→ **Problem statement**: Every line in the listing below from the one with "right-handed), size, materials, rigid" through the one with "Describe how this" is to be reproduced exactly, both ends included; leave out the rest.

→ **Listed entries**:

━━━━

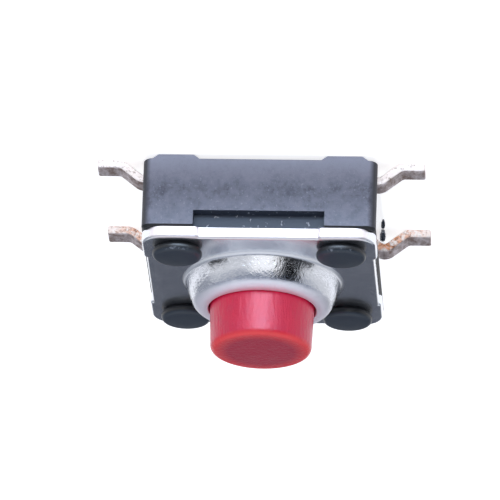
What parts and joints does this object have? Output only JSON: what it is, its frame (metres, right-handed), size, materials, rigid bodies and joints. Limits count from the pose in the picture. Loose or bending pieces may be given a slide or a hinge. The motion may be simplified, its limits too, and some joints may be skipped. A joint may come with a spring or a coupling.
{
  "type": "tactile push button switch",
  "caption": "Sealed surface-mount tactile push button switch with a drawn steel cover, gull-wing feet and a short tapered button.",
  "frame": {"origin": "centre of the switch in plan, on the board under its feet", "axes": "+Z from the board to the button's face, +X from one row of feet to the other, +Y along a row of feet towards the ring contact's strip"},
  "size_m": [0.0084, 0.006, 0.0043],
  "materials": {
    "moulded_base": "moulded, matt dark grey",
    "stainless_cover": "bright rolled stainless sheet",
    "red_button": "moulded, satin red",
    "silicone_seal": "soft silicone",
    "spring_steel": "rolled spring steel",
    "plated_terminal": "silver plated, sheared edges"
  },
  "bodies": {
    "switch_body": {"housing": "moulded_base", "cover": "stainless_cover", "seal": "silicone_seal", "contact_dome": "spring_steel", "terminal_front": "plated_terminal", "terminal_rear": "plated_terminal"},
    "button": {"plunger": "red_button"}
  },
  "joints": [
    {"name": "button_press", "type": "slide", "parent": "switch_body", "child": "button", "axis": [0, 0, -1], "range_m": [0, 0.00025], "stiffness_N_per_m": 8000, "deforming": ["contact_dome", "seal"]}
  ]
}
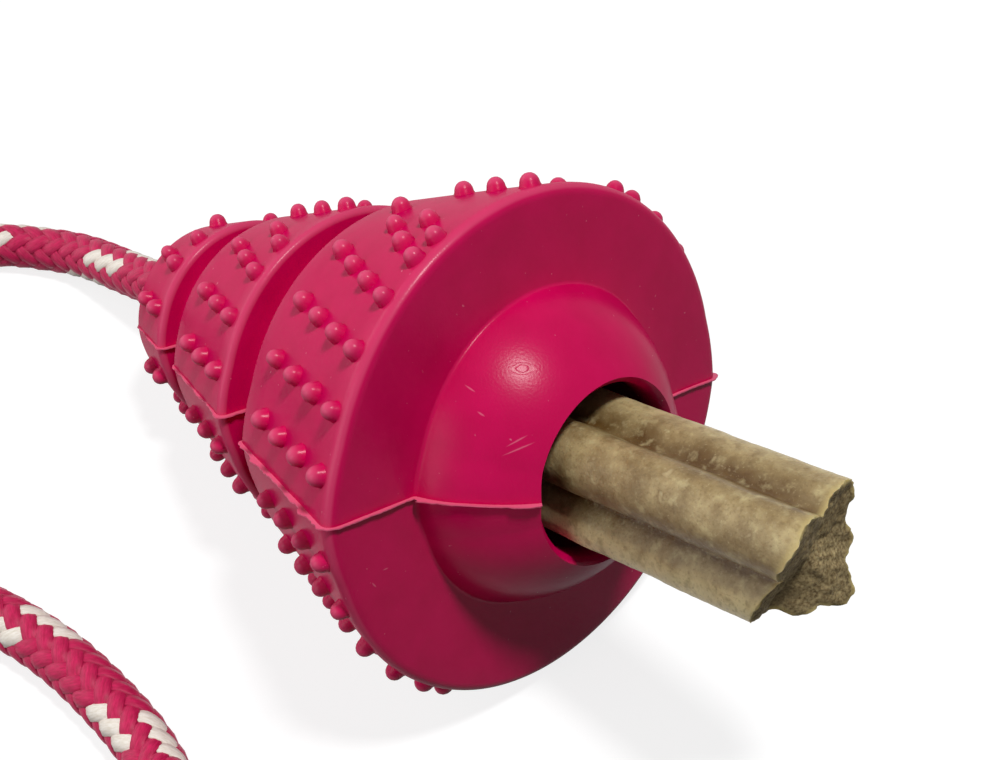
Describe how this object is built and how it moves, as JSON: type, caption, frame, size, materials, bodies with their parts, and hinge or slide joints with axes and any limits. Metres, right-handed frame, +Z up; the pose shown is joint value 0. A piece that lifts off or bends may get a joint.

━━━━

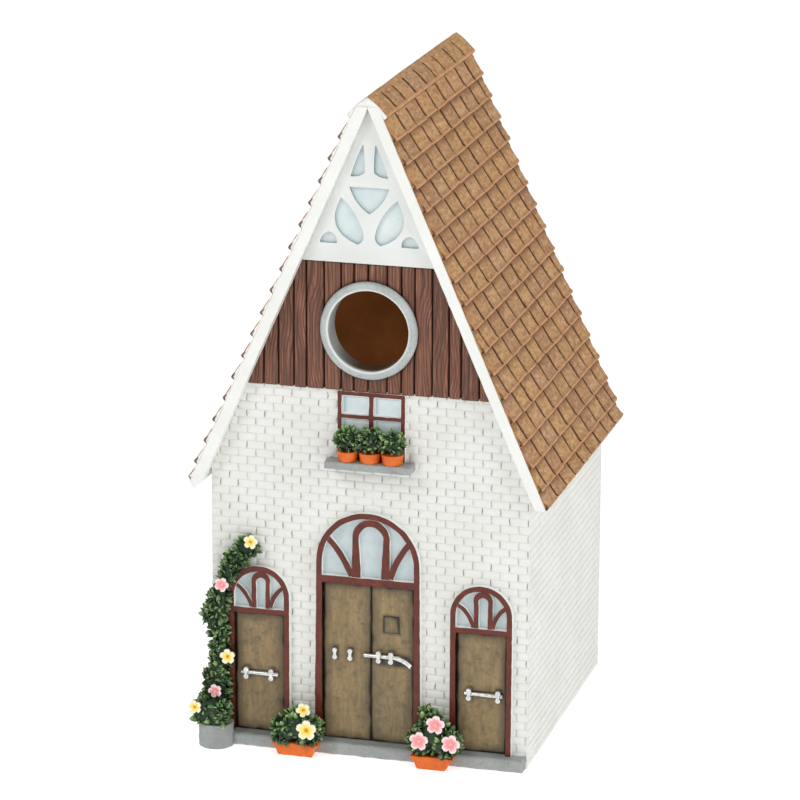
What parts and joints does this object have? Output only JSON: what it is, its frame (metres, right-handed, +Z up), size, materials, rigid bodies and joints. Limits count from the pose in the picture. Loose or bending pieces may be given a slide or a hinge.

━━━━

→ **Completed task**:
What parts and joints does this object have? Output only JSON: what it is, its frame (metres, right-handed), size, materials, rigid bodies and joints. Limits count from the pose in the picture. Loose or bending pieces may be given a slide or a hinge. The motion may be simplified, its limits too, and some joints may be skipped. A joint may come with a spring or a coupling.
{
  "type": "tactile push button switch",
  "caption": "Sealed surface-mount tactile push button switch with a drawn steel cover, gull-wing feet and a short tapered button.",
  "frame": {"origin": "centre of the switch in plan, on the board under its feet", "axes": "+Z from the board to the button's face, +X from one row of feet to the other, +Y along a row of feet towards the ring contact's strip"},
  "size_m": [0.0084, 0.006, 0.0043],
  "materials": {
    "moulded_base": "moulded, matt dark grey",
    "stainless_cover": "bright rolled stainless sheet",
    "red_button": "moulded, satin red",
    "silicone_seal": "soft silicone",
    "spring_steel": "rolled spring steel",
    "plated_terminal": "silver plated, sheared edges"
  },
  "bodies": {
    "switch_body": {"housing": "moulded_base", "cover": "stainless_cover", "seal": "silicone_seal", "contact_dome": "spring_steel", "terminal_front": "plated_terminal", "terminal_rear": "plated_terminal"},
    "button": {"plunger": "red_button"}
  },
  "joints": [
    {"name": "button_press", "type": "slide", "parent": "switch_body", "child": "button", "axis": [0, 0, -1], "range_m": [0, 0.00025], "stiffness_N_per_m": 8000, "deforming": ["contact_dome", "seal"]}
  ]
}
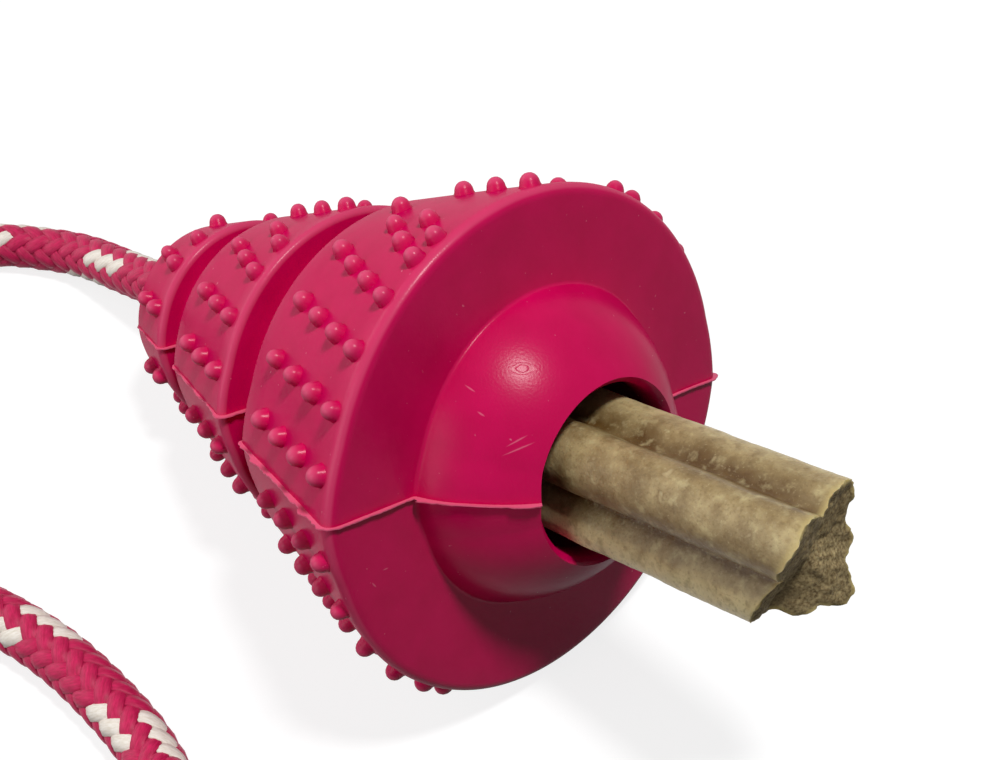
Describe how this object is built and how it moves, as JSON: type, caption, frame, size, materials, bodies with their parts, and hinge or slide joints with axes and any limits. Metres, right-handed frame, +Z up; the pose shown is joint value 0. A piece that lifts off or bends may get a joint.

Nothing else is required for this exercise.